If this practice is too woo for you, or you have an aversion to grass, allergic or otherwise, might I suggest forest bathing as an alternative methodology for connecting with this beautiful entropic ever temporal ever temporary sphere we call home. Forest bathing is just going into the woods and appreciating them. That’s it. Go be somewhere green and suck it all in, actively, with all of your senses, just as if you were on mushrooms. Heck, do it on mushrooms even. If nothing else, taking a dip in the forest can bring your mind into the present, and whatever dismal path your brain has been following can fade away into the verdant ether around you, for a few minutes or hours at least. I know places of deep nature can be hard to come by in New Orleans, but we do have our spots, and the city is incredibly green and floral almost everywhere, always and forever, dependably, for now. That said, if forest bathing seems too far out, metaphorically or actually, might I suggest sunset bathing, wherein one appreciates our dependably cotton candy dusky sky any given evening, in order to have a similar effect on the psyche. The world is not OK, but you might just be. For a while anyway.

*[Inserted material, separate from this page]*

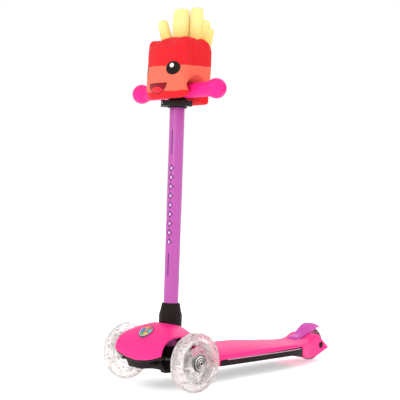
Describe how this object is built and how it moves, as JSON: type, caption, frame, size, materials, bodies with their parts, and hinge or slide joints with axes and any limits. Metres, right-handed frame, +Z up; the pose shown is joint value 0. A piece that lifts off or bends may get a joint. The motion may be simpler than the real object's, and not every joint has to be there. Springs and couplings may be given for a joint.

Earth, grass, ground, forests. But this is supposed to be a gardening column. I hereby claim poetic license by way of my vague-and-open-to-interpretation nom de guerre, but anyway also, I was never going to talk about grass and forests and then not go on to talk about gardens. In our collective pastoral consciousness, the garden is a place of peace. In terms of things that humans have built or created, it may even be a place of peace. A garden is a place that has a touch of the wild in it, but it is also a place that feels eternal, stable, ever-shifting but also under our control.
Gardening, like standing on grass or sucking in forest vibes, is a tried-and-true way to reduce stress and anxiety, increase inner peace, lower blood pressure, and get some low impact ergonomic exercise along the way. It is also a tiny window into the impermanence and the void, for everything in a garden dies; and while the garden presents with a facade of tranquility, it is actually ever in flux and disharmony—insect combating leaf inserting disease at odds with fungus struggling to survive on soil wherein ant devours worm and beetle devours root and root reaches with futility for sparse nutrients and fleeting water before the sun takes it all back to the sky and leaves the whole microverse at odds, just waiting for another drop of rain to sustain it all, just like in Mad Max, that is to say, just like our future.
A garden will give us a sense of peace, physically, mentally. Simultaneously, it is a perfect representation of this unstable world, and if we are able to lean into that truth, and hold both of these truths together, a garden and what it represents can paradoxically bring us even more peace through this observation. In the end, all we can do is accept that chaos is inevitable and there is very little that we can change; in our lives, in this world, in our gardens. All we can do is learn to be OK with that and hold on to what we love the best that we can. Let a garden lead us there, let it be an illusion of stability that we can embrace wholly, even as we know it’s a lie.